■ Collected data:
►

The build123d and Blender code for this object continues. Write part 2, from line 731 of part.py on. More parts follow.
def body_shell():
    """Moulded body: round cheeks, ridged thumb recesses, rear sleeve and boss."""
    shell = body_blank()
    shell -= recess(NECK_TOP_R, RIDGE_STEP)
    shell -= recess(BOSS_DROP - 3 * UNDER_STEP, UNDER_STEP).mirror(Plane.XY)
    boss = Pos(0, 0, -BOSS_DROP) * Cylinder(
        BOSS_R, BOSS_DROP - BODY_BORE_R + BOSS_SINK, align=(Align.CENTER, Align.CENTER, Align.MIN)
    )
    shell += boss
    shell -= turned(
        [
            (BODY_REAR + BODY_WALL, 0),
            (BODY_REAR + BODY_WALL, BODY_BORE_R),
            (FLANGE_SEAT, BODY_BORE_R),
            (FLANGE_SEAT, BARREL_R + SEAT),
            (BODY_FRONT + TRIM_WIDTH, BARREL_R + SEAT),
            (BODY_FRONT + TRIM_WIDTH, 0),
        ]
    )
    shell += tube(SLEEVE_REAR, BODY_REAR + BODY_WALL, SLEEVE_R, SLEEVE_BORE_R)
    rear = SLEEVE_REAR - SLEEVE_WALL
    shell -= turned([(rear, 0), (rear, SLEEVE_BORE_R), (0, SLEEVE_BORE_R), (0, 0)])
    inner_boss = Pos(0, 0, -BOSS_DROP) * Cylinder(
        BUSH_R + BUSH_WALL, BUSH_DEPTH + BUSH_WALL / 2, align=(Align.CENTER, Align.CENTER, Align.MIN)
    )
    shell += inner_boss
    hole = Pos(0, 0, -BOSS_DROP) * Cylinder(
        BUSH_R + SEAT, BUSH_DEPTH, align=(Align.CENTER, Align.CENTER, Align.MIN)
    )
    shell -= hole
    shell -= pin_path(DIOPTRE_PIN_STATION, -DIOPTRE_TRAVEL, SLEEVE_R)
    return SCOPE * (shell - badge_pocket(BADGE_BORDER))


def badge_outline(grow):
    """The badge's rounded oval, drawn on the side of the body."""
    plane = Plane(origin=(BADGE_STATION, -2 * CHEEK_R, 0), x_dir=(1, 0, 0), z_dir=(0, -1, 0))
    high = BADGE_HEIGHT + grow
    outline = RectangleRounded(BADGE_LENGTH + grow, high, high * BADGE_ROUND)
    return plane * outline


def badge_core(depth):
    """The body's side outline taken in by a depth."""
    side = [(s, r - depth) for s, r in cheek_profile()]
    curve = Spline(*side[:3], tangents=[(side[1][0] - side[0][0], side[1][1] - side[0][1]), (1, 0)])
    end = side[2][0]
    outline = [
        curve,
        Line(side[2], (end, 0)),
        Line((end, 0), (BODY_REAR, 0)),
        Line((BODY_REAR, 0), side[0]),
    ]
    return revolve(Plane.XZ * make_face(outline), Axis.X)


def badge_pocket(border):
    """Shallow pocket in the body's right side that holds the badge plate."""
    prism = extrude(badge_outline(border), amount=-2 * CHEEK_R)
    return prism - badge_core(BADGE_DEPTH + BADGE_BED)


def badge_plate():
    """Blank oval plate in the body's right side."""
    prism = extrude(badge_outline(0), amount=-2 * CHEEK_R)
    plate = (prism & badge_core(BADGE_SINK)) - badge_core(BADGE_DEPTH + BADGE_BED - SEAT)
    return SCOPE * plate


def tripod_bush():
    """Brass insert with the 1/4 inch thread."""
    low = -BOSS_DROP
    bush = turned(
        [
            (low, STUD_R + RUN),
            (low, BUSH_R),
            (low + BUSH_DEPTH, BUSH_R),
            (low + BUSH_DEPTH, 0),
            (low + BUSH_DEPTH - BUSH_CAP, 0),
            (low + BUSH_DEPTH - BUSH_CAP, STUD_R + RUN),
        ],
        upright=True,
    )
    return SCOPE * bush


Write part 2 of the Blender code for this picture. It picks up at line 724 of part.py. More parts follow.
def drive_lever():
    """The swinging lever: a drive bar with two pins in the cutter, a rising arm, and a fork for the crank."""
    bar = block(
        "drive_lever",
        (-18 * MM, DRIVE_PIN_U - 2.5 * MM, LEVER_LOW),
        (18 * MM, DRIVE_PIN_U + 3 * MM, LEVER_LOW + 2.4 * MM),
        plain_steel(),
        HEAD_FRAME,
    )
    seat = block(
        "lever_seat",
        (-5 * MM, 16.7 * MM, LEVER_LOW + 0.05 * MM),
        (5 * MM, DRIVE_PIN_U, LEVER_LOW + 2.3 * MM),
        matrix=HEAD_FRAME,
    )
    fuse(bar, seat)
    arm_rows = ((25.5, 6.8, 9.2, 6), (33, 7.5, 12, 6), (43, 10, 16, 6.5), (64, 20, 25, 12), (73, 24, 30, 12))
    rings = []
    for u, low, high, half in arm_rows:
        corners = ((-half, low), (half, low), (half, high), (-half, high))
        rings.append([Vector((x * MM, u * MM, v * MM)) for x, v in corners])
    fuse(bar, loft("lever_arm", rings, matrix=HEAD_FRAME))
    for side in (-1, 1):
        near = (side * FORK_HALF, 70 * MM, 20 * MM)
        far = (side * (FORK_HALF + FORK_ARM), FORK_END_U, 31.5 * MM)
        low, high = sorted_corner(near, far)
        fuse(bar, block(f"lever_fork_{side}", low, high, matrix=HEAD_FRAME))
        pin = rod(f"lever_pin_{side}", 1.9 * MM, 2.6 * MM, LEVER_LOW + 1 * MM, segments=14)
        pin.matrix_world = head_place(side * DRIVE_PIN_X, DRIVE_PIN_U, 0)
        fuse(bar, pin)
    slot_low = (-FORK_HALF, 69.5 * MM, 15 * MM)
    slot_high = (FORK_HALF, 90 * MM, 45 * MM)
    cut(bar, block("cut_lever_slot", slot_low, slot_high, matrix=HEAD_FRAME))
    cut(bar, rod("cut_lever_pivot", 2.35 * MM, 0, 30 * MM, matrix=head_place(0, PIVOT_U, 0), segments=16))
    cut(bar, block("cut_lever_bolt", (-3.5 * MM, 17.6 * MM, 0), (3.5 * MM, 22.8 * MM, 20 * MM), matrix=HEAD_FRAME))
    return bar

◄

■ Exercise instructions:
Reproduce every line of the material above exactly.

■ Output for this task:
The build123d and Blender code for this object continues. Write part 2, from line 731 of part.py on. More parts follow.
def body_shell():
    """Moulded body: round cheeks, ridged thumb recesses, rear sleeve and boss."""
    shell = body_blank()
    shell -= recess(NECK_TOP_R, RIDGE_STEP)
    shell -= recess(BOSS_DROP - 3 * UNDER_STEP, UNDER_STEP).mirror(Plane.XY)
    boss = Pos(0, 0, -BOSS_DROP) * Cylinder(
        BOSS_R, BOSS_DROP - BODY_BORE_R + BOSS_SINK, align=(Align.CENTER, Align.CENTER, Align.MIN)
    )
    shell += boss
    shell -= turned(
        [
            (BODY_REAR + BODY_WALL, 0),
            (BODY_REAR + BODY_WALL, BODY_BORE_R),
            (FLANGE_SEAT, BODY_BORE_R),
            (FLANGE_SEAT, BARREL_R + SEAT),
            (BODY_FRONT + TRIM_WIDTH, BARREL_R + SEAT),
            (BODY_FRONT + TRIM_WIDTH, 0),
        ]
    )
    shell += tube(SLEEVE_REAR, BODY_REAR + BODY_WALL, SLEEVE_R, SLEEVE_BORE_R)
    rear = SLEEVE_REAR - SLEEVE_WALL
    shell -= turned([(rear, 0), (rear, SLEEVE_BORE_R), (0, SLEEVE_BORE_R), (0, 0)])
    inner_boss = Pos(0, 0, -BOSS_DROP) * Cylinder(
        BUSH_R + BUSH_WALL, BUSH_DEPTH + BUSH_WALL / 2, align=(Align.CENTER, Align.CENTER, Align.MIN)
    )
    shell += inner_boss
    hole = Pos(0, 0, -BOSS_DROP) * Cylinder(
        BUSH_R + SEAT, BUSH_DEPTH, align=(Align.CENTER, Align.CENTER, Align.MIN)
    )
    shell -= hole
    shell -= pin_path(DIOPTRE_PIN_STATION, -DIOPTRE_TRAVEL, SLEEVE_R)
    return SCOPE * (shell - badge_pocket(BADGE_BORDER))


def badge_outline(grow):
    """The badge's rounded oval, drawn on the side of the body."""
    plane = Plane(origin=(BADGE_STATION, -2 * CHEEK_R, 0), x_dir=(1, 0, 0), z_dir=(0, -1, 0))
    high = BADGE_HEIGHT + grow
    outline = RectangleRounded(BADGE_LENGTH + grow, high, high * BADGE_ROUND)
    return plane * outline


def badge_core(depth):
    """The body's side outline taken in by a depth."""
    side = [(s, r - depth) for s, r in cheek_profile()]
    curve = Spline(*side[:3], tangents=[(side[1][0] - side[0][0], side[1][1] - side[0][1]), (1, 0)])
    end = side[2][0]
    outline = [
        curve,
        Line(side[2], (end, 0)),
        Line((end, 0), (BODY_REAR, 0)),
        Line((BODY_REAR, 0), side[0]),
    ]
    return revolve(Plane.XZ * make_face(outline), Axis.X)


def badge_pocket(border):
    """Shallow pocket in the body's right side that holds the badge plate."""
    prism = extrude(badge_outline(border), amount=-2 * CHEEK_R)
    return prism - badge_core(BADGE_DEPTH + BADGE_BED)


def badge_plate():
    """Blank oval plate in the body's right side."""
    prism = extrude(badge_outline(0), amount=-2 * CHEEK_R)
    plate = (prism & badge_core(BADGE_SINK)) - badge_core(BADGE_DEPTH + BADGE_BED - SEAT)
    return SCOPE * plate


def tripod_bush():
    """Brass insert with the 1/4 inch thread."""
    low = -BOSS_DROP
    bush = turned(
        [
            (low, STUD_R + RUN),
            (low, BUSH_R),
            (low + BUSH_DEPTH, BUSH_R),
            (low + BUSH_DEPTH, 0),
            (low + BUSH_DEPTH - BUSH_CAP, 0),
            (low + BUSH_DEPTH - BUSH_CAP, STUD_R + RUN),
        ],
        upright=True,
    )
    return SCOPE * bush


Write part 2 of the Blender code for this picture. It picks up at line 724 of part.py. More parts follow.
def drive_lever():
    """The swinging lever: a drive bar with two pins in the cutter, a rising arm, and a fork for the crank."""
    bar = block(
        "drive_lever",
        (-18 * MM, DRIVE_PIN_U - 2.5 * MM, LEVER_LOW),
        (18 * MM, DRIVE_PIN_U + 3 * MM, LEVER_LOW + 2.4 * MM),
        plain_steel(),
        HEAD_FRAME,
    )
    seat = block(
        "lever_seat",
        (-5 * MM, 16.7 * MM, LEVER_LOW + 0.05 * MM),
        (5 * MM, DRIVE_PIN_U, LEVER_LOW + 2.3 * MM),
        matrix=HEAD_FRAME,
    )
    fuse(bar, seat)
    arm_rows = ((25.5, 6.8, 9.2, 6), (33, 7.5, 12, 6), (43, 10, 16, 6.5), (64, 20, 25, 12), (73, 24, 30, 12))
    rings = []
    for u, low, high, half in arm_rows:
        corners = ((-half, low), (half, low), (half, high), (-half, high))
        rings.append([Vector((x * MM, u * MM, v * MM)) for x, v in corners])
    fuse(bar, loft("lever_arm", rings, matrix=HEAD_FRAME))
    for side in (-1, 1):
        near = (side * FORK_HALF, 70 * MM, 20 * MM)
        far = (side * (FORK_HALF + FORK_ARM), FORK_END_U, 31.5 * MM)
        low, high = sorted_corner(near, far)
        fuse(bar, block(f"lever_fork_{side}", low, high, matrix=HEAD_FRAME))
        pin = rod(f"lever_pin_{side}", 1.9 * MM, 2.6 * MM, LEVER_LOW + 1 * MM, segments=14)
        pin.matrix_world = head_place(side * DRIVE_PIN_X, DRIVE_PIN_U, 0)
        fuse(bar, pin)
    slot_low = (-FORK_HALF, 69.5 * MM, 15 * MM)
    slot_high = (FORK_HALF, 90 * MM, 45 * MM)
    cut(bar, block("cut_lever_slot", slot_low, slot_high, matrix=HEAD_FRAME))
    cut(bar, rod("cut_lever_pivot", 2.35 * MM, 0, 30 * MM, matrix=head_place(0, PIVOT_U, 0), segments=16))
    cut(bar, block("cut_lever_bolt", (-3.5 * MM, 17.6 * MM, 0), (3.5 * MM, 22.8 * MM, 20 * MM), matrix=HEAD_FRAME))
    return bar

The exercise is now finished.